A whale is a slang term for an individual or entity holding a very large amount of a particular cryptocurrency, large enough that their trades can noticeably move the market price.

Many cryptocurrencies, especially smaller ones, trade with relatively thin liquidity compared with major traditional markets, meaning a single large buy or sell order from a whale can shift the price meaningfully in a way that would barely register in a deeper, more liquid market. Blockchain data is public, so on-chain analysts and tracking tools can often follow large wallets and flag significant movements, even though the real-world identity behind a given wallet address is usually unknown unless it has been publicly linked to an exchange or entity through other means.

Watching whale activity is a common part of market analysis, but a large wallet movement does not automatically reveal intent. A transfer could be a sale on an exchange, a move between the same whale's own wallets, a deposit for staking, or something else entirely unrelated to trading. Treating every large transaction as a signal to buy or sell can be misleading without more context about where the funds are actually moving to.

Sudden volatility tied to large wallet movements is one of many reasons prices can swing sharply in relatively low-liquidity markets, which is worth keeping in mind when interpreting short-term price action or reacting to a single large transaction seen on a tracking tool or social media.

Key takeaways

  • A whale is a holder of a large amount of a cryptocurrency, large enough to noticeably move the market with a single trade.
  • Thin liquidity in many crypto markets means whale activity can have an outsized effect compared with deeper traditional markets.
  • A large wallet movement does not reveal intent by itself, since it could be a sale, an internal transfer, or something unrelated to trading.

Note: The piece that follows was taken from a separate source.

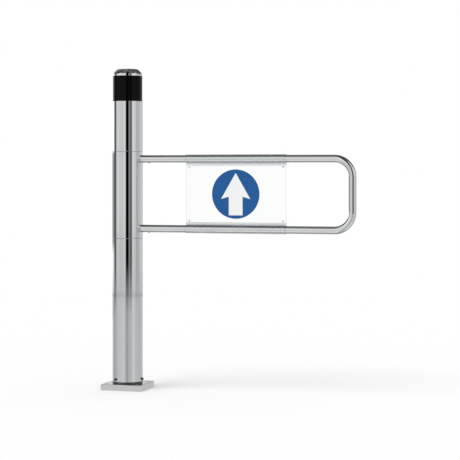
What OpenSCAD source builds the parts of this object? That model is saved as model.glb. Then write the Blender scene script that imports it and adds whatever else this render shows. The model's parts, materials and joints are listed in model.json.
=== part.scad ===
// Pedestrian swing gate: a chromed post whose middle sleeve turns with a tubular arm and a sign panel.
// A geared motor in the head drives the sleeve through a pinion and an internal ring gear.
// Origin: centre of the base plate's underside, on the post's axis. +Z is up, the arm at rest lies
// along +X, and the side that carries the arrow sign faces -Y.

/* [Post] */
// Outside diameter of the post tubes and the turning sleeve
post_d = 101.6; // [98:0.1:114]
// Wall of the post tubes and the sleeve
post_wall = 2; // [1.5:0.1:3]
// Length of the lower post tube
lower_tube_len = 477.5; // [300:0.5:700]
// Length of the turning sleeve
sleeve_len = 288; // [280:0.5:400]
// Length of the upper post tube
upper_tube_len = 167.3; // [160:0.1:260]
// Open slit at each end of the sleeve
seam_gap = 0.8; // [0.5:0.1:2]
// Thickness of the lip that shows in each seam
seam_lip_t = 1; // [0.8:0.1:3]
// Step from the tube's outside in to a seam lip, on the radius
seam_step = 0.8; // [0.4:0.1:1.5]

/* [Base] */
// Side of the square base plate
plate_w = 140; // [136:1:200]
// Thickness of the base plate
plate_t = 20; // [12:1:25]
// Chamfer round the top edge of the base plate
plate_chamfer = 1.5; // [0.5:0.1:3]
// Distance between neighbouring anchor holes
anchor_pitch = 108; // [104:1:112]
// Diameter of the anchor holes
anchor_d = 11; // [9:0.5:13]
// Diameter of the cable hole in the base plate
cable_hole_d = 30; // [20:1:40]
// Height of the foot spigot's dark shoulder
shoulder_h = 6; // [3:0.5:8]
// Height of the foot spigot inside the tube
spigot_len = 60; // [40:1:90]
// Wall of the foot spigot
spigot_wall = 16; // [8:0.5:18]
// Thread diameter of the foot screws
foot_screw_d = 5; // [4:0.5:8]
// Height of the foot screws above the tube's lower end
foot_screw_rise = 8; // [7:1:25]

/* [Spindle] */
// Height of the spindle seat inside the lower tube
seat_h = 36; // [28:1:50]
// Thickness of the spindle seat's web
seat_web_t = 14; // [12:1:20]
// Cable bore through the spindle and its seat
spindle_bore = 16; // [10:1:18]
// Diameter of the spindle's bolting flange
flange_d = 76; // [70:1:77]
// Thickness of the spindle's bolting flange
flange_t = 9; // [8:0.5:12]
// Bolt circle of the spindle's flange
flange_pcd = 59; // [57:0.5:60]
// Thread diameter of the flange screws
flange_screw_d = 6; // [5:0.5:6]
// Collar between the flange and the lower bearing
collar_h = 3; // [2:0.5:5]
// Diameter of the spindle above the upper bearing
neck_d = 29; // [26:0.5:30]
// Thread diameter at the top of the spindle
nut_thread_d = 24; // [22:0.5:25]

/* [Bearings] */
// Bore of both ball bearings
bearing_bore = 35; // [34:0.5:36]
// Outside diameter of both ball bearings
bearing_od = 62; // [61:0.5:63]
// Width of both ball bearings
bearing_w = 14; // [12:0.5:16]
// Diameter of the bearing balls
ball_d = 8; // [7:0.5:8.5]
// Number of balls in a bearing
ball_n = 11; // [9:1:12]

/* [Arm] */
// Outside diameter of the arm's tube
arm_d = 25; // [22:0.5:28]
// Wall of the arm's tube
arm_wall = 1.5; // [1.2:0.1:2]
// Distance from the post's axis to the axis of the arm's far upright
arm_reach = 770; // [600:1:1000]
// Height of the lower arm tube's axis above the sleeve's lower end
arm_low_rise = 31.6; // [30:0.1:34]
// Depth of the upper arm tube's axis below the sleeve's upper end
arm_top_drop = 23.9; // [23.5:0.1:30]
// Bend radius of the arm's tube, at its axis
arm_bend_r = 60; // [45:1:90]
// Height of each hub inside the sleeve
hub_h = 40; // [38:1:48]
// Bore of each hub, round the spindle
hub_bore = 46; // [44:0.5:50]
// Length of an arm spigot inside the arm's tube
arm_spigot_len = 54; // [40:1:80]
// Thread diameter of an arm spigot's tail
tail_d = 16; // [12:0.5:16]
// Distance of the arm's grub screws from the post's axis
grub_x = 76; // [70:1:90]
// Thread diameter of the arm's grub screws
grub_d = 6; // [4:0.5:6]

/* [Sign] */
// Width of the clear sign panel, along the arm
panel_w = 341; // [200:1:480]
// Distance from the post's axis to the middle of the panel
panel_x = 378; // [330:1:420]
// Thickness of the clear sheet
sheet_t = 1.5; // [1:0.1:3]
// Distance from a level tube's axis to where the sheet's two faces meet
pinch_drop = 22; // [18:0.5:32]
// Distance from a level tube's axis to the edge of the blue disc
disc_inset = 35; // [30:0.5:60]
// Distance of the disc's centre from the panel's middle
disc_shift = 0; // [-20:1:20]
// Thickness of the disc and arrow films
film_t = 0.4; // [0.3:0.1:0.8]

/* [Head] */
// Outside diameter of the black head ring
head_d = 99; // [96:0.1:101]
// Height of the black head ring above the upper tube
head_h = 84.6; // [75:0.1:120]
// Wall of the black head ring
head_wall = 4; // [3:0.5:5]
// Length of the head ring inside the upper tube
head_plug_len = 10; // [6:1:14]
// Thickness of the ledge that carries the head plate
head_ledge_t = 6; // [4:0.5:8]
// Thickness of the head plate
head_plate_t = 5; // [4:0.5:8]
// Diameter of the domed cap
cap_d = 98; // [93:0.5:98.5]
// Height of the cap's upright rim
cap_rim_h = 6.2; // [5:0.1:10]
// Whole height of the cap above the head ring
cap_h = 25.4; // [18:0.1:30]
// Diameter at which the cap's shoulder meets its flat crown
cap_crown_d = 68; // [50:1:72]
// Wall of the cap
cap_wall = 1.8; // [1.2:0.1:2.5]

/* [Drive] */
// Module of the ring gear and its pinion
gear_m = 1.5; // [1.4:0.05:1.5]
// Teeth of the internal ring gear
ring_teeth = 52; // [52:1:52]
// Teeth of the drive pinion
pinion_teeth = 14; // [14:1:14]
// Play between the tooth flanks, along the pitch circle
gear_backlash = 0.3; // [0.2:0.05:0.4]
// Face width of the ring gear's teeth
gear_face = 8.5; // [7:0.5:9]
// Thickness of the ring gear's web, which also holds the upper bearing
gear_web_t = 3; // [2.5:0.5:3.5]
// Diameter of the geared motor
motor_d = 32; // [28:1:32]
// Length of the motor's can
motor_len = 62; // [50:1:70]
// Length of the planetary gearbox
gearbox_len = 38; // [30:1:45]
// Diameter of the geared motor's output shaft
shaft_d = 8; // [6:0.5:8]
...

Whale — frequently asked questions

How do people track whale activity?

Since blockchain transactions are public, analysts use block explorers and specialised tracking tools to monitor large wallets and flag significant transfers, even though the real-world identity behind an address is usually unknown.

Does a whale selling always mean the price will fall?

Not necessarily. A large sale can push the price down, but the effect depends on the market's liquidity at the time and whether other buyers absorb the order, so it is not a guaranteed outcome.

This definition is educational and not financial advice. Crypto is volatile and high-risk — always do your own research.